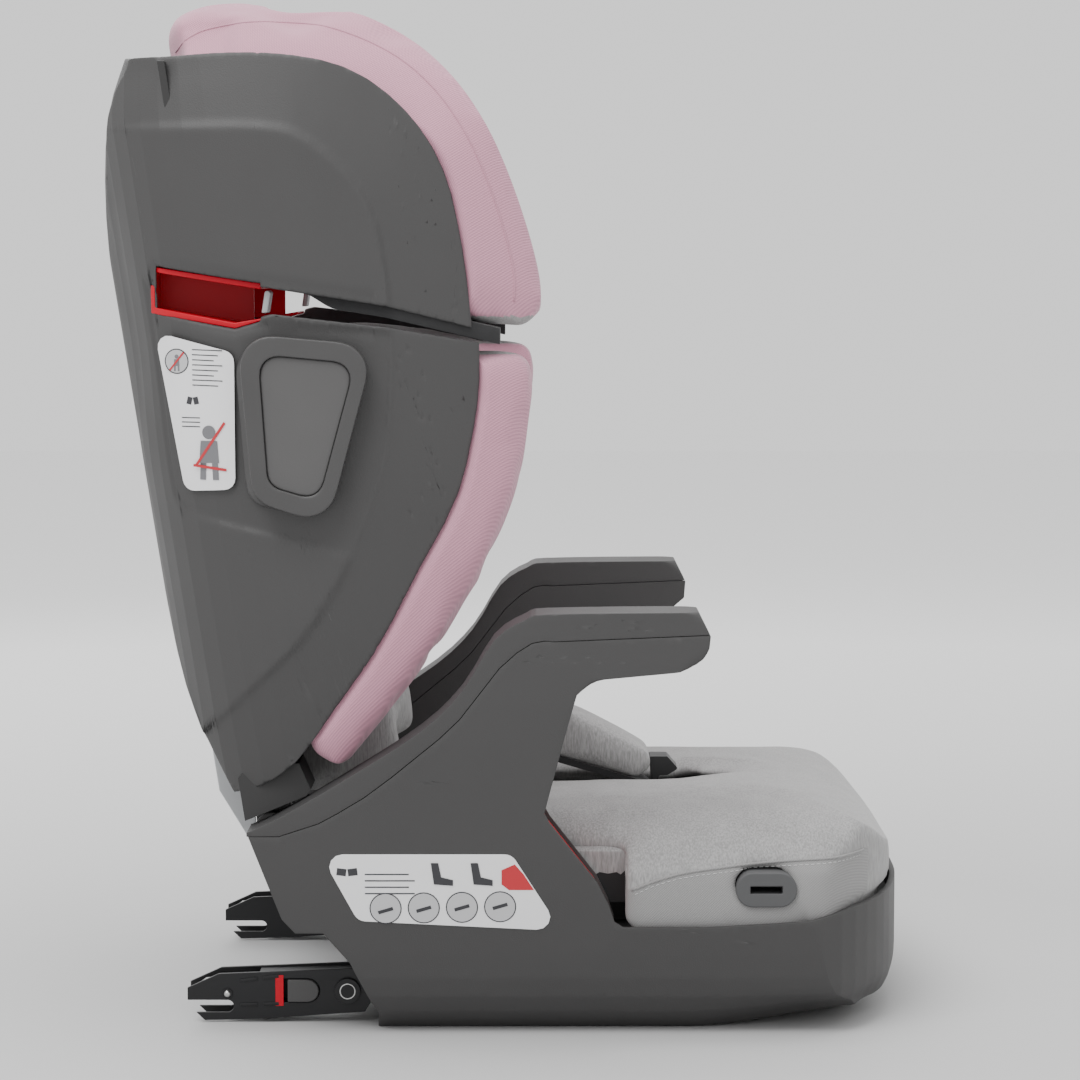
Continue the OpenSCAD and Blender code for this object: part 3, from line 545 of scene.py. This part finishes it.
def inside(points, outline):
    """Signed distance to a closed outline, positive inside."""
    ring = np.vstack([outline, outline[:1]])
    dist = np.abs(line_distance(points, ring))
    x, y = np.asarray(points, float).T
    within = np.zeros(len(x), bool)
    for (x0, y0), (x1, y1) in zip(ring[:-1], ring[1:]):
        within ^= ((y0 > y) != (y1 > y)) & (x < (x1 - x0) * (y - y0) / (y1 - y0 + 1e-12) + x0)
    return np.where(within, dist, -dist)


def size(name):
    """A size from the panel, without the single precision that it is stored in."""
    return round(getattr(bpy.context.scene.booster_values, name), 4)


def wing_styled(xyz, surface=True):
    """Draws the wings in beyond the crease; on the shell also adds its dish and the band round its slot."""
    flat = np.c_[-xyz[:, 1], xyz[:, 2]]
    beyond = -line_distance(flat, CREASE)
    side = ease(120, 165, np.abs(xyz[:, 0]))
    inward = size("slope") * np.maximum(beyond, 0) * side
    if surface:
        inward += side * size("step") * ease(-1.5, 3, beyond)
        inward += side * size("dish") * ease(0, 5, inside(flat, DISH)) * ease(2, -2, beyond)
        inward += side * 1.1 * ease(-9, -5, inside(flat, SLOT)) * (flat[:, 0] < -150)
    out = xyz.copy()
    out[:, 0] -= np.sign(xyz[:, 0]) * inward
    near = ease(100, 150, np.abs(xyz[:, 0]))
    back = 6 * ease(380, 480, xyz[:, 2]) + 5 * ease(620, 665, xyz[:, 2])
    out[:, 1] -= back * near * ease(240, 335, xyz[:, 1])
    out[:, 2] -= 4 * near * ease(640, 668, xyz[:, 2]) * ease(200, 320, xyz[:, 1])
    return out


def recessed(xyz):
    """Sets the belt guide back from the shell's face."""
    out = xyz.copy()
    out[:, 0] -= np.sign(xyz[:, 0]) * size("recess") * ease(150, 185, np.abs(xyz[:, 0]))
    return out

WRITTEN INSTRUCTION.
Every line of the material must be returned exactly as it appears.

SOLUTION FOR THIS EXERCISE.
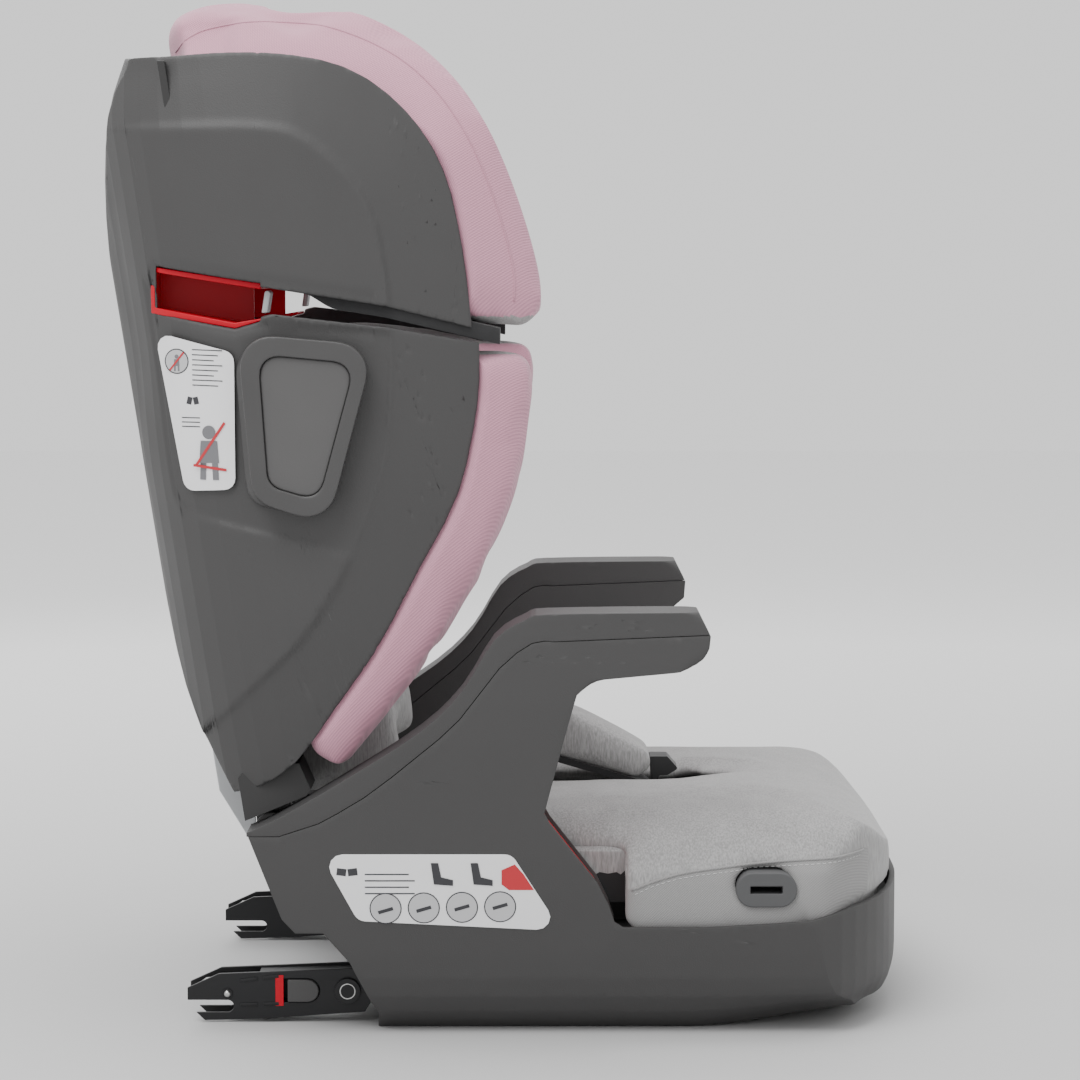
Continue the OpenSCAD and Blender code for this object: part 3, from line 545 of scene.py. This part finishes it.
def inside(points, outline):
    """Signed distance to a closed outline, positive inside."""
    ring = np.vstack([outline, outline[:1]])
    dist = np.abs(line_distance(points, ring))
    x, y = np.asarray(points, float).T
    within = np.zeros(len(x), bool)
    for (x0, y0), (x1, y1) in zip(ring[:-1], ring[1:]):
        within ^= ((y0 > y) != (y1 > y)) & (x < (x1 - x0) * (y - y0) / (y1 - y0 + 1e-12) + x0)
    return np.where(within, dist, -dist)


def size(name):
    """A size from the panel, without the single precision that it is stored in."""
    return round(getattr(bpy.context.scene.booster_values, name), 4)


def wing_styled(xyz, surface=True):
    """Draws the wings in beyond the crease; on the shell also adds its dish and the band round its slot."""
    flat = np.c_[-xyz[:, 1], xyz[:, 2]]
    beyond = -line_distance(flat, CREASE)
    side = ease(120, 165, np.abs(xyz[:, 0]))
    inward = size("slope") * np.maximum(beyond, 0) * side
    if surface:
        inward += side * size("step") * ease(-1.5, 3, beyond)
        inward += side * size("dish") * ease(0, 5, inside(flat, DISH)) * ease(2, -2, beyond)
        inward += side * 1.1 * ease(-9, -5, inside(flat, SLOT)) * (flat[:, 0] < -150)
    out = xyz.copy()
    out[:, 0] -= np.sign(xyz[:, 0]) * inward
    near = ease(100, 150, np.abs(xyz[:, 0]))
    back = 6 * ease(380, 480, xyz[:, 2]) + 5 * ease(620, 665, xyz[:, 2])
    out[:, 1] -= back * near * ease(240, 335, xyz[:, 1])
    out[:, 2] -= 4 * near * ease(640, 668, xyz[:, 2]) * ease(200, 320, xyz[:, 1])
    return out


def recessed(xyz):
    """Sets the belt guide back from the shell's face."""
    out = xyz.copy()
    out[:, 0] -= np.sign(xyz[:, 0]) * size("recess") * ease(150, 185, np.abs(xyz[:, 0]))
    return out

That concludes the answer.